Я помню десять-двенадцать картин своего детства и, говоря по правде, стараюсь их позабыть. А когда вспоминаю об отрочестве, не могу смириться с тем, каким был тогда, и хотел бы стать другим. Но искусство может преобразить все это, сделать его достоянием поэзии.
Самый задушевный из философских текстов – думаю, помимо воли автора – это платоновский «Федон». Речь там идет о последнем вечере Сократа, друзья уже знают, что с Делоса прибыл корабль и Сократ приговорен выпить до конца дня чашу с цикутой. Сократ принимает их у себя в застенке, он тоже знает, что обречен. Среди собравшихся нет одного. Дальше следует фраза, трогательней которой, как заметил Макс Брод, Платон ничего в жизни не написал. Фраза такая: «Платон, кажется, заболел». Это, подчеркивает Брод, единственное упоминание Платона о себе во всех его пространных диалогах. Поскольку диалог пишет Платон, он, разумеется, присутствует – или отсутствует, это одно и то же, – но называет себя в третьем лице. Так или иначе, остается какая-то неопределенность, где же он на самом деле был в ту великую минуту.
Платон, можно предположить, вставил эту фразу, чтобы чувствовать себя свободней, как бы говоря: «Я не знаю, что говорил Сократ в свой последний вечер, но мне хотелось, чтобы он говорил так». Или: «Представим, что он говорил так».
По-моему, Платон чувствовал редкостную литературную красоту этой фразы: «Платон, кажется, заболел».

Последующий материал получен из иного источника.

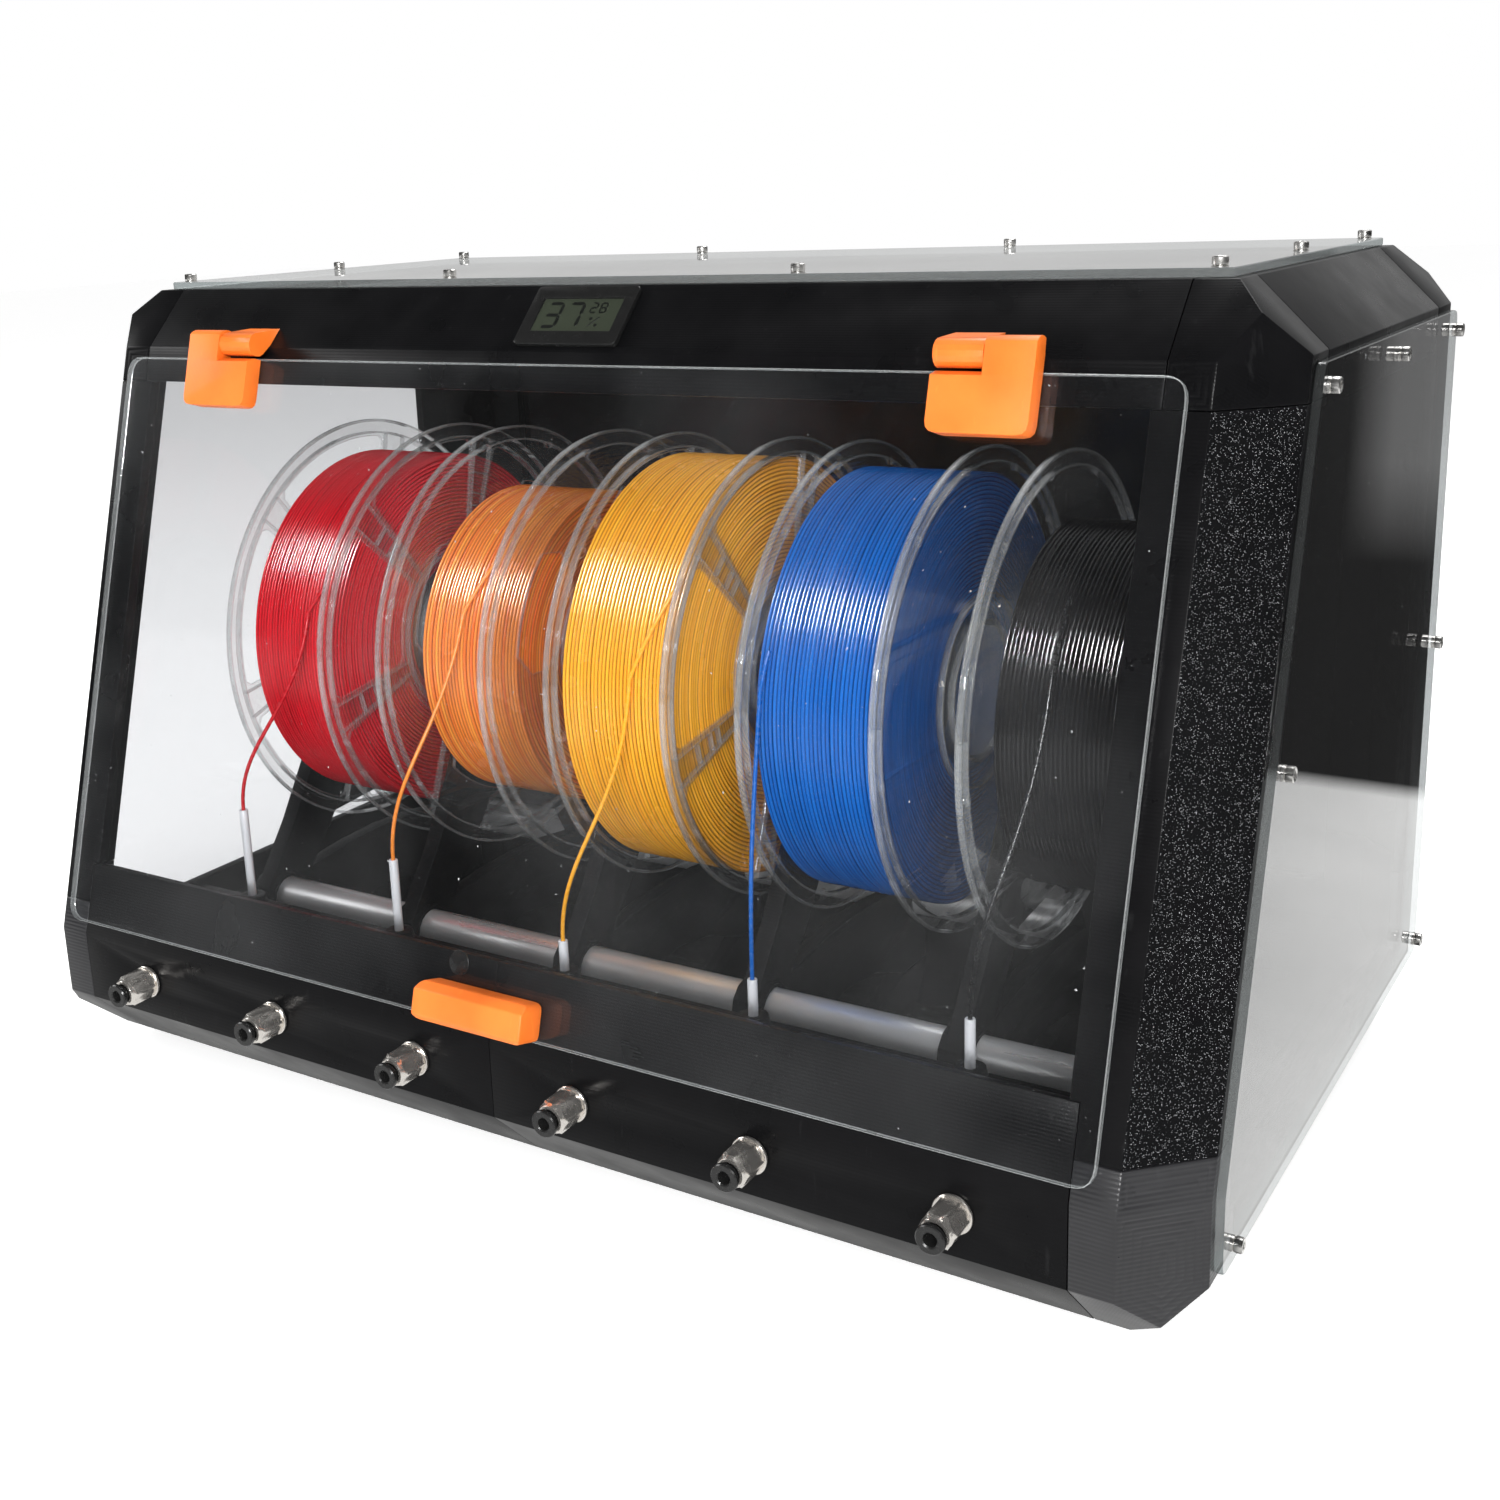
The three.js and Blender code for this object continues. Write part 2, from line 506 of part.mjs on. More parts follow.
// One side plate: feet, a tie bar arched underneath, and two legs that curve up to the hub.
function bracketOutline() {
  const s = new THREE.Shape();
  s.moveTo(yFront - 12, bracketBase);
  s.lineTo(yFront + 12, bracketBase);
  s.quadraticCurveTo((yFront + yRear) / 2, 46, yRear - 12, bracketBase);
  s.lineTo(yRear + 12, bracketBase);
  s.lineTo(yRear + 11, CONDUIT_Z + 6);
  s.quadraticCurveTo(SPOOL_Y + 42, SPOOL_Z - 62, SPOOL_Y + 20, SPOOL_Z);
  s.lineTo(SPOOL_Y - 20, SPOOL_Z);
  s.quadraticCurveTo(SPOOL_Y - 42, SPOOL_Z - 62, yFront - 11, CONDUIT_Z + 6);
  return s;
}
function bracketWindow() {
  const w = new THREE.Path();
  w.moveTo(yFront + 20, 58);
  w.quadraticCurveTo(SPOOL_Y, 66, yRear - 20, 58);
  w.quadraticCurveTo(SPOOL_Y + 24, SPOOL_Z - 80, SPOOL_Y, SPOOL_Z - 34);
  w.quadraticCurveTo(SPOOL_Y - 24, SPOOL_Z - 80, yFront + 20, 58);
  return w;
}
for (let i = 0; i < 5; i += 1) {
  const x1 = spoolX(i) - SPOOL_W / 2 - STRUT_GAP;
  const hub = [0, SPOOL_Y, SPOOL_Z];
  let strut = plate(bracketOutline(), STRUT_T, planeYZ(x1 - STRUT_T), [bracketWindow()])
    .add(rod('x', hub, 31, x1 - STRUT_T, x1, 20))
    .add(rod('x', hub, SPOOL_BORE - 0.4, x1 - STRUT_T, x1 + 38, 20));
  for (const y of CONDUIT_Y) {
    strut = strut.add(rod('x', [0, y, CONDUIT_Z], 11.5, x1 - STRUT_T - 3, x1 + 3, 12));
  }
  for (const y of CONDUIT_Y) {
    strut = strut.subtract(rod('x', [0, y, CONDUIT_Z], CONDUIT_R + 0.3, -BEYOND, BEYOND, 16));
  }
  strut = strut.subtract(rod('x', hub, SPOOL_BORE - 4, x1 - STRUT_T - 1, x1 + 60, 16));
  add(`bracket_${i + 1}`, strut, colours.frame);
}

// ---- spools: two flanges, a hub and the winding ----
for (let i = 0; i < 5; i += 1) {
  const h = SPOOL_W / 2;
  const profile = [
    [SPOOL_BORE, -h], [SPOOL_R, -h], [SPOOL_R, -h + FLANGE_T], [WINDING_R[i], -h + FLANGE_T],
    [WINDING_R[i], h - FLANGE_T], [SPOOL_R, h - FLANGE_T], [SPOOL_R, h], [SPOOL_BORE, h],
    [SPOOL_BORE, -h],
  ].map(([r, x]) => v2(r, x));
  const g = new THREE.LatheGeometry(profile, 40).rotateZ(-Math.PI / 2);
  add(`spool_${i + 1}`, solid(g.translate(spoolX(i), SPOOL_Y, SPOOL_Z)), filaments[i]);
}

// ---- guide tubes with the filament that runs down into them ----
function sweep(points, r, around) {
  const pos = [];
  const rings = points.map((p, k) => {
    const a = points[Math.max(k - 1, 0)];
    const b = points[Math.min(k + 1, points.length - 1)];
    const t = b.clone().sub(a).normalize();
    const u = new THREE.Vector3(0, 1, 0).cross(t).normalize();
    const w = t.clone().cross(u);
    return Array.from({ length: around }, (_, j) => {
      const q = (2 * Math.PI * j) / around;
      return p.clone().addScaledVector(u, r * Math.cos(q)).addScaledVector(w, r * Math.sin(q));
    });
  });
  const tri = (...abc) => abc.forEach((p) => pos.push(p.x, p.y, p.z));
  for (let k = 0; k + 1 < rings.length; k += 1) {
    for (let j = 0; j < around; j += 1) {
      const n = (j + 1) % around;
      tri(rings[k][j], rings[k][n], rings[k + 1][n]);
      tri(rings[k][j], rings[k + 1][n], rings[k + 1][j]);
    }
  }
  const [first, last] = [rings[0], rings[rings.length - 1]];
  for (let j = 1; j + 1 < around; j += 1) {
    tri(first[0], first[j + 1], first[j]);
    tri(last[0], last[j], last[j + 1]);
  }
  const g = new THREE.BufferGeometry();
  g.setAttribute('position', new THREE.BufferAttribute(new Float32Array(pos), 3));
  return solid(g);
}
for (let i = 0; i < 5; i += 1) {
  const r = WINDING_R[i] + STRAND_R + 0.35;
  const foot = new THREE.Vector3(tubeX(i), TUBE_Y, TUBE_TOP[i]);
  const to = v2(SPOOL_Y - foot.y, SPOOL_Z - foot.z);
  const free = Math.sqrt(to.lengthSq() - r * r);
  const angle = Math.atan2(to.y, to.x) + Math.asin(r / to.length());
  const leave = new THREE.Vector3(spoolX(i) + LEAVES_X[i],
    foot.y + free * Math.cos(angle), foot.z + free * Math.sin(angle));
  const pull = new THREE.Vector3(0, Math.cos(angle), Math.sin(angle));
  const curve = new THREE.CubicBezierCurve3(leave, leave.clone().addScaledVector(pull, -free * 0.5),
    foot.clone().add(new THREE.Vector3(0, 0, free * 0.35)), foot);
  const start = Math.atan2(leave.z - SPOOL_Z, leave.y - SPOOL_Y);
  const path = [];
  for (let k = LAP_STEPS; k > 0; k -= 1) {
    const q = start - (THREE.MathUtils.degToRad(LAP_DEG[i]) * k) / LAP_STEPS;
    path.push(new THREE.Vector3(leave.x + (LAP_DRIFT[i] * k) / LAP_STEPS,
      SPOOL_Y + r * Math.cos(q), SPOOL_Z + r * Math.sin(q)));
  }
  path.push(...curve.getPoints(12));
  path.push(foot.clone().add(new THREE.Vector3(0, 0, -4)));
  const tube = rod('z', [foot.x, foot.y, 0], 2, 52, foot.z, 10);
  add(`filament_${i + 1}`, tube.add(sweep(path, STRAND_R, 6)), filaments[i]);
}

export default group;
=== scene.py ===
"""Looks of the filament dryer box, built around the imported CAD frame.

Mesh builders work in millimetres in the row frame, and finish_mesh scales them to metres.
Materials, lights and the studio are in metres.
"""

import json
import math
import random

import bmesh
import bpy
from mathutils import Matrix, Vector

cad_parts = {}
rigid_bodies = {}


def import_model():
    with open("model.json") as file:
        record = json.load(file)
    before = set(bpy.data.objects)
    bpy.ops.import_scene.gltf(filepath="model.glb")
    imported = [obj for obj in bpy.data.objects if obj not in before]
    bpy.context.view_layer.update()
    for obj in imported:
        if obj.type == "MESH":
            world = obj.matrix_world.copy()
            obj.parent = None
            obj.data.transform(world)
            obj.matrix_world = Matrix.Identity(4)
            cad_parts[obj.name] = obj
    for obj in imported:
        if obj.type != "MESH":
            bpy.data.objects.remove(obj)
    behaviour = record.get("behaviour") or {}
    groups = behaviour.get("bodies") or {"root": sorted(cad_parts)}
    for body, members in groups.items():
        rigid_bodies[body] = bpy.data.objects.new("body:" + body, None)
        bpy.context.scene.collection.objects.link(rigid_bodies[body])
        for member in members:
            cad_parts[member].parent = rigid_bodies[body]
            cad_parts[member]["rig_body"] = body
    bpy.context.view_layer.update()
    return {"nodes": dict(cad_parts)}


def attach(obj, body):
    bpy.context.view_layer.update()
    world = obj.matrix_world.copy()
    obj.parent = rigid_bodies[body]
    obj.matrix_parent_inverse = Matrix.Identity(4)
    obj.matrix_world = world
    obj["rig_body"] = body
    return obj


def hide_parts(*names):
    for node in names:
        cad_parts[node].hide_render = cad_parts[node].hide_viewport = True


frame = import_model()
MM = 0.001
TAU = 2 * math.pi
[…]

Дальше следует поразительная реплика, может быть, это вообще самое поразительное место диалога. Друзья входят, Сократ сидит на постели, кандалы уже сняты. Он дает ногам отдохнуть, рад, что больше не чувствует тяжести цепей, и говорит: «Удивительное дело. Цепи мучили меня, заставляли страдать. А теперь их сняли и мне легче. Радость и страдание неразлучны – как близнецы».
Поразительно. В такую минуту, в свой последний день он говорит не о близкой смерти, а рассуждает о связи радости и страдания. Это самая трогательная реплика в платоновских диалогах. За ней – мужественный человек, человек, обреченный на скорую смерть, но не удостаивающий ее даже слова.